Virginia Tola (born 1976) is an Argentine operatic soprano. While studying music at the Teatro Colón in Buenos Aires, she won first prize in Oslo at the Queen Sonja International Music Competition in 1999. She made her début at the Teatro Colón as Antonia in The Tales of Hoffmann. Tola has taken leading roles in operas across Europe and in the United States. She has also performed internationally in concerts, including several appearances with Placido Domingo.

==Biography==
Born on 15 January 1976 in Santo Tomé, Santa Fe, Virginia Tola attended local schools. When she was eight, she took part in the Santa Fe municipal choir. She completed her training at the Teatro Colón Art Institute under Ana Sirulnik and Gustavo Valerio. Thanks to a study grant, she was able to study voice further under Guillermo Opitz.

In the 1990s, two events were to influence Tola's future. Pope John Paul II was impressed by her voice at a meeting of Spanish-speaking delegates in early 1995. In 1999, Tola won first prize at the Queen Sonja International Music Competition in Norway. Thereafter she performed in theatres throughout Norway.

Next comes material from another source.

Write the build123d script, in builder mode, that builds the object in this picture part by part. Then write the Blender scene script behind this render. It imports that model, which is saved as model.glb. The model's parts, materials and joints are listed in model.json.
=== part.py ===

In 1998, she participated in the world première of J. Deforenzi's orchestral version of Paráfasis. She appeared at the Teatro Colón in the première of Juan Carlos Zorzi's Don Juan. She went on to perform in Rome, Los Angeles, Madrid, Amsterdam and Brussels, singing leading roles in operas including The Marriage of Figaro, Cosi fan Tutte, La Traviata, La Bohème, Carmen and Nabucco.